The Hate U Give - Angie Thomas

The Hurt U Give (THUG) An important read for younger readers, especially those who have little in common with the characters in this story. It's vital that more people understand the issue of police brutality from the standpoint of those most often in its crosshairs. This book could go a very long way toward achieving that. Woven smartly through the overall theme were issues of family, poverty, community, education, parenting, innocence, and best of all: the worth of those who have been imprisoned portrayed magically through Big Mav.

 

All of those things are great. I'm thrilled to know people in rural areas are reading it, people all over the world are reading it, that it will be a movie and I will certainly be buying copies for young people in the future, because it's a book that teaches many lessons.

 

Nonetheless, at times it felt pedantic and laugh-aloud funny with definitions written into the prose for common terms and actions. Because this book is meant to be read widely, hopefully by those who have the least in common with Starr, her awesome family and her community, these moments that pulled me sharply away from the story might be unobtrusive and reassuring to another reader. The problems with these explanations for me was 1) there are too many of them and 2) they are borderline pedantic, and 3) they felt clunky and slowed the pace considerably from an important story.

 

Here's an example (hang on while I find one...OK back) This is from the part where Chris and Starr are in Seven's car and she sees her neighborhood through what she imagines Chris' eyes to be, "There's lots of hoopties, cars that should've been in the junk-yard a long time ago." (Kindle Edition, Chapter 22, p. 379.) Why not simply, "There's lots of hoopties." Until just now I didn't realize that wasn't a word everyone would know. I'm 50 and it's been around as long as I can remember. I'm on the opposite coast from this book's setting, so at least in the US, it's not regionally specific.

 

At those times THUG felt to me like a teaching aid for white people, which it certainly could and should be. Distracting or not, these "explainers" mean many more people can enjoy the book (though dictionaries and internet searches never killed anyone.) I thought, frequently, while reading this book that between the strong family setting, the clear love for everyone involved, the excellent manners and picture-perfect characters this would be another great book for white readers to break into the lived black experience. Angie Thomas makes Starr the perfect vehicle for innocent children made into monsters by virtue of skin color and environment.

 

Along those lines, it seemed a bit too happily ever after too, but once again, I'm reading a book I'm way too old for, and the style is very clearly for young readers. That's not me. It's hard to fault a book for being what it is when I am clearly not the intended reader.

 

I could quibble more but I won't.
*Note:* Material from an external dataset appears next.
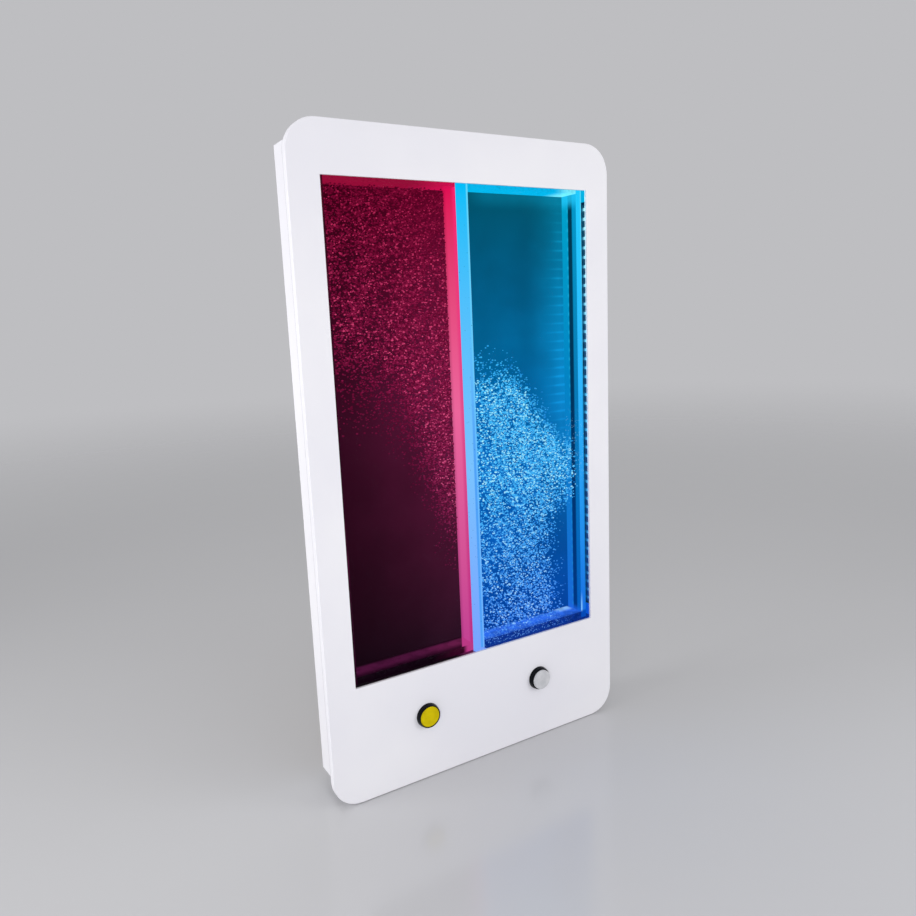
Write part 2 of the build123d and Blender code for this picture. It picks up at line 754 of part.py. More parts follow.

I will give this book to the lovers and the marchers and the peacemakers and the many I hope will learn from it. (I'm praying the banning of this book in some areas means lots of kids are smuggling copies into their houses and reading it late at night.)

 

Because if nothing else, this one point about children being made into monsters by media and increasingly terrified police officers, victims tried in the court of public opinion is a strong and vital message. Any way we can get more people to understand it is fine by me. It's vital -- quite literally a life and death issue. The more we can show the humanity in all to those for whom city-dwelling brown people are foreign, the more we will hopefully - with work - change this issue. This is a welcoming story with likeable, sympathetic characters with whom people will easily empathize.

 

Go out, buy physical copies, give them to everyone you think might need it. Leave them in public places. Disperse this book widely, please.